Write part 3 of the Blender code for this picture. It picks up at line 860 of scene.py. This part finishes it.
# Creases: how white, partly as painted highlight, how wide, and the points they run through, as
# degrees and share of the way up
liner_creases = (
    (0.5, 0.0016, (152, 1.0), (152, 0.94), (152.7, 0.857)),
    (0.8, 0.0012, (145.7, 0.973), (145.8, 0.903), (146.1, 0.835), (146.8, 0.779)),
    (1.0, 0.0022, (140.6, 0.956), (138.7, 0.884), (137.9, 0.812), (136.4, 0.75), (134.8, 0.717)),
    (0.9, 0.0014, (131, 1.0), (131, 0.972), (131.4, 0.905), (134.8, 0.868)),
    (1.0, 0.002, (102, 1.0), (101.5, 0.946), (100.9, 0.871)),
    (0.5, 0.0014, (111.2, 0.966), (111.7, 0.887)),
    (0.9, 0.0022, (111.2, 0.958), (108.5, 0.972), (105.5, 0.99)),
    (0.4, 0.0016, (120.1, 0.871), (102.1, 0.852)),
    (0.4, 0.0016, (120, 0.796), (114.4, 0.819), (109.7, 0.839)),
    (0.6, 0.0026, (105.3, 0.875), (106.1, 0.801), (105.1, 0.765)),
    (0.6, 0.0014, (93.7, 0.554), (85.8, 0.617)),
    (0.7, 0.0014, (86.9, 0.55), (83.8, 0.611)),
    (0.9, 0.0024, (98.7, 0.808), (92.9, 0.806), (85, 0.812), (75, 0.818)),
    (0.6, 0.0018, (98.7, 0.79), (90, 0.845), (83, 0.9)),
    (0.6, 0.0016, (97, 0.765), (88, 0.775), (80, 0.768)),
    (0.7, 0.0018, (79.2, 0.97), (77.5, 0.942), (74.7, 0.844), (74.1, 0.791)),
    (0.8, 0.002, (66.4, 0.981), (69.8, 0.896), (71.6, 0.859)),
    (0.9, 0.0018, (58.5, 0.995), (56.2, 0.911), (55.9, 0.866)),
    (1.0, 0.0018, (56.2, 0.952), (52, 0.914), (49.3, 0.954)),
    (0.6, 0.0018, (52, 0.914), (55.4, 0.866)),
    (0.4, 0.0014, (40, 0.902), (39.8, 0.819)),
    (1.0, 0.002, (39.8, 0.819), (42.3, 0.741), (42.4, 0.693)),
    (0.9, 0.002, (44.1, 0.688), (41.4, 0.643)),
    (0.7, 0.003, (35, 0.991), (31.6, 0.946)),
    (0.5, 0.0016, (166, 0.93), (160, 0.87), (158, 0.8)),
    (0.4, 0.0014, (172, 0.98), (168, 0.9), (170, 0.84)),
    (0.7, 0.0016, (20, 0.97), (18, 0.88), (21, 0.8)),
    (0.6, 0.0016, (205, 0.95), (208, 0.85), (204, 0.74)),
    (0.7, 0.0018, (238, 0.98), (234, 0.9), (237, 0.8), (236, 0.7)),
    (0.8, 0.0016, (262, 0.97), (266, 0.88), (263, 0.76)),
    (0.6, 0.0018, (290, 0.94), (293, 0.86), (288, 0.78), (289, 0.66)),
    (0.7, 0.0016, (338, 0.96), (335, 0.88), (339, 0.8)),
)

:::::

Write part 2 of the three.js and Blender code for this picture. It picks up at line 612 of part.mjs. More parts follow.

:::::

● Set exercise:
Identify the lines above that contain the word "picture", then copy them.

● Answer below:
Write part 3 of the Blender code for this picture. It picks up at line 860 of scene.py. This part finishes it.
Write part 2 of the three.js and Blender code for this picture. It picks up at line 612 of part.mjs. More parts follow.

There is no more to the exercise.